Pixel Shader Optimizations
The idea was to use the GPU to calculate the blurred images and perform the difference operation from the blurred images and the current canvas. The blurred images would be calculated using a linear blur, on a two pass system. First a horizontal blur, followed by a vertical blur. 5 overlapping but slightly offset textures would be summed to create the blurred image. The blurred images would then be combined with the current canvas, using a pixel shader that would compute the difference then sum the squares. The visual results from using the pixel shaders were equivalent to those from using the CPU equations. However, the performance was actually slower.

I can see a few reasons for this. First, using the SAT to make 3 blurred images takes 4 passes over all the pixels. The pixel shaders require 6 passes, since for each level of blur, a horizontal blur and a vertical blur must occur. As well, it transfers 3 times as much information from the graphics memory to the system memory (each blurred image needs to be dumped to system memory). This transfer is relatively slow compared to simply working in system memory.

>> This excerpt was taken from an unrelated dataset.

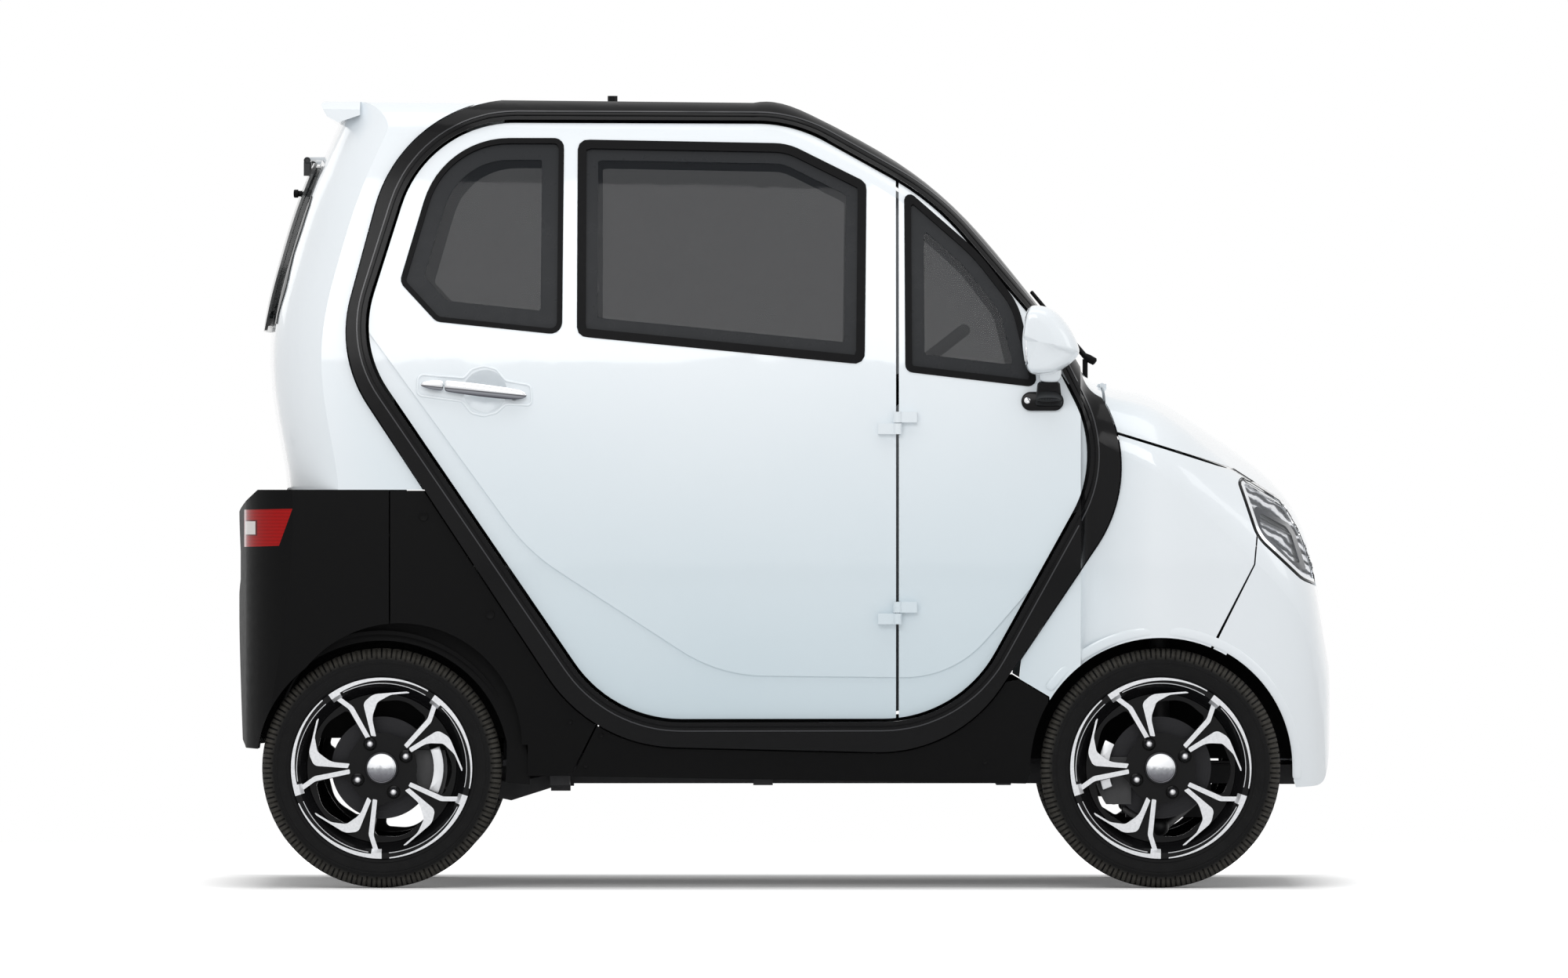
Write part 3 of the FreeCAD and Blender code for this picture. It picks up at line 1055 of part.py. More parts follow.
for k in range(int(mm("bolt_count"))):
    a = math.radians(360 / mm("bolt_count") * k + mm("bolt_turn"))
    half_circle = mm("bolt_circle") / 2
    nuts.append(disc_y(half_circle * math.cos(a), half_circle * math.sin(a), mm("bolt_radius"), face_y - 14, face_y + 2))
cap = disc_y(0, 0, mm("cap_radius"), face_y - 16, face_y + 2)
rim_shape = barrel.fuse([web, hub_block, cap] + nuts + ridges)
brake_y = mm("brake_inset")
brake_shape = disc_y(0, 0, mm("brake_radius"), brake_y, brake_y + mm("brake_thickness"))
brake_shape = brake_shape.fuse(disc_y(0, 0, 62, -14, brake_y + mm("brake_thickness"))).removeSplitter()
brake_shape = brake_shape.cut(hub_block).cut(disc_y(0, 0, 36, brake_y - 2, 60))


def placed(shape, x, y, flip):
    """A wheel piece moved to its corner, turned end for end on the left."""
    copy = shape.copy()
    if flip:
        copy = mirrored(copy)
    copy.translate(Vector(x, y, axle_z))
    return copy


WHEELS = [("front_right", front_x, -wheel_y, False), ("front_left", front_x, wheel_y, True),
          ("rear_right", rear_x, -wheel_y, False), ("rear_left", rear_x, wheel_y, True)]
wheel_parts = []
for label, x, y, flip in WHEELS:
    wheel_parts.append(add("tyre_" + label, placed(tyre_shape, x, y, flip)))
    wheel_parts.append(add("rim_" + label, placed(rim_shape, x, y, flip)))
    wheel_parts.append(add("brake_" + label, placed(brake_shape, x, y, flip)))

doc.recompute()
NODES = [
    side_frames, roof_panel, rear_body, rear_hatch, windscreen, cowl_panel, door_right, door_left, door_glass_right,
    door_glass_left, handle_right, handle_left, front_panels, quarter_glass, tail_lamps, rear_bumper, rear_quarters,
    sills, hood, headlamp_lenses, headlamp_bowls, front_fenders, front_bumper, wheel_liners, floor_pan, bulkhead,
    chassis_frame, battery, seat_bases, seat_cushions, seat_backs, dashboard, steering_wheel, front_suspension,
    knuckle_right, knuckle_left, steering_rack, rack_tube, rear_axle, rear_suspension, mirrors, wiper,
] + wheel_parts
for feature in doc.Objects:
    for state in feature.State:
        if state in ("Invalid", "Error"):
            raise RuntimeError("%s is %s" % (feature.Name, state))
for node in NODES:
    if node.Shape.isNull() or not node.Shape.isValid():
        raise RuntimeError("%s has no valid shape" % node.Name)
    if not node.Shape.Solids:
        raise RuntimeError("%s has no solid" % node.Name)
    node.Shape.exportStep("parts/%s.step" % node.Name)
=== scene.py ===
"""Enclosed mobility scooter: finishes, tyres, trim, lamps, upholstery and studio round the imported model."""
import math

import bpy
import bmesh
from mathutils import Matrix, Vector


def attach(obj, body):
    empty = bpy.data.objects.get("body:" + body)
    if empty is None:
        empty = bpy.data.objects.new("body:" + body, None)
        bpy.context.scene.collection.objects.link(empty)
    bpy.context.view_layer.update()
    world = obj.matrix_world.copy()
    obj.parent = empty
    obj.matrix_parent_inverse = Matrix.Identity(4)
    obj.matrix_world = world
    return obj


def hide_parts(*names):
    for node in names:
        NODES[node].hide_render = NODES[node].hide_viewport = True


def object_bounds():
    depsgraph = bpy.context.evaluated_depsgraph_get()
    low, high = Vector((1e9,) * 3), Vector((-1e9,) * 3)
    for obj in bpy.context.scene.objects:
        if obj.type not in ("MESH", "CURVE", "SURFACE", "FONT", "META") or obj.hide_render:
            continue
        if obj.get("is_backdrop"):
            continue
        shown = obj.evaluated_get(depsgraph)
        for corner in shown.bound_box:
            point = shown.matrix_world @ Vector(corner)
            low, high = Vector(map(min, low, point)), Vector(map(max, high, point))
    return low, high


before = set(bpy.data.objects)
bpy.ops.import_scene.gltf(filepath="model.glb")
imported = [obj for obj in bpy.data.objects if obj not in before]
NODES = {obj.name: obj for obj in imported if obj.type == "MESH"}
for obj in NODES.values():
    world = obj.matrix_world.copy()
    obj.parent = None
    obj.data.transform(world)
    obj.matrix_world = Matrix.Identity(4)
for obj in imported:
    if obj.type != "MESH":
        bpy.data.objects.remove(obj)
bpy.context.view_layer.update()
bpy.ops.object.select_all(action="DESELECT")


# Sockets as values, and finishes made from them.
class Value:
    """A shader output that takes part in sums; each sum adds a Math node."""

    def __init__(self, tree, socket):
        self.tree = tree
        self.socket = socket

    def sum(self, operation, other, swapped=False):
        node = self.tree.nodes.new("ShaderNodeMath")
        node.operation = operation
        for place, item in zip((1, 0) if swapped else (0, 1), (self, other)):
            feed(self.tree, node.inputs[place], item)
        return Value(self.tree, node.outputs[0])

    def __add__(self, other):
        return self.sum("ADD", other)

    def __radd__(self, other):
        return self.sum("ADD", other, True)

    def __sub__(self, other):
        return self.sum("SUBTRACT", other)

    def __rsub__(self, other):
        return self.sum("SUBTRACT", other, True)

    def __mul__(self, other):
        return self.sum("MULTIPLY", other)

    def __rmul__(self, other):
        return self.sum("MULTIPLY", other, True)

    def __truediv__(self, other):
        return self.sum("DIVIDE", other)

    def above(self, edge):
        return self.sum("GREATER_THAN", edge)

    def below(self, edge):
        return self.sum("LESS_THAN", edge)

    def size(self):
        return self.sum("ABSOLUTE", 0.0)

    def root(self):
        return self.sum("SQRT", 0.0)

    def limit(self):
        return self.sum("MINIMUM", 1.0).sum("MAXIMUM", 0.0)

    def bearing(self, forward):
        """Angle in degrees of a place given as up and forward."""
        return self.sum("ARCTAN2", forward) * (180 / math.pi)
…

However, these operations are stilled being done on the GPU, so theoretically, that should free up more CPU cycles. In a more complex program, those cycles could be used to do other computations while waiting for the GPU to finish its work.

Source Code
The Oil Painter was written in C++ using the Simple DirectMedia Layer Library and TinyXML parser. The code requires the OpenGL header files, and has been compiled on both Windows and Linux platforms.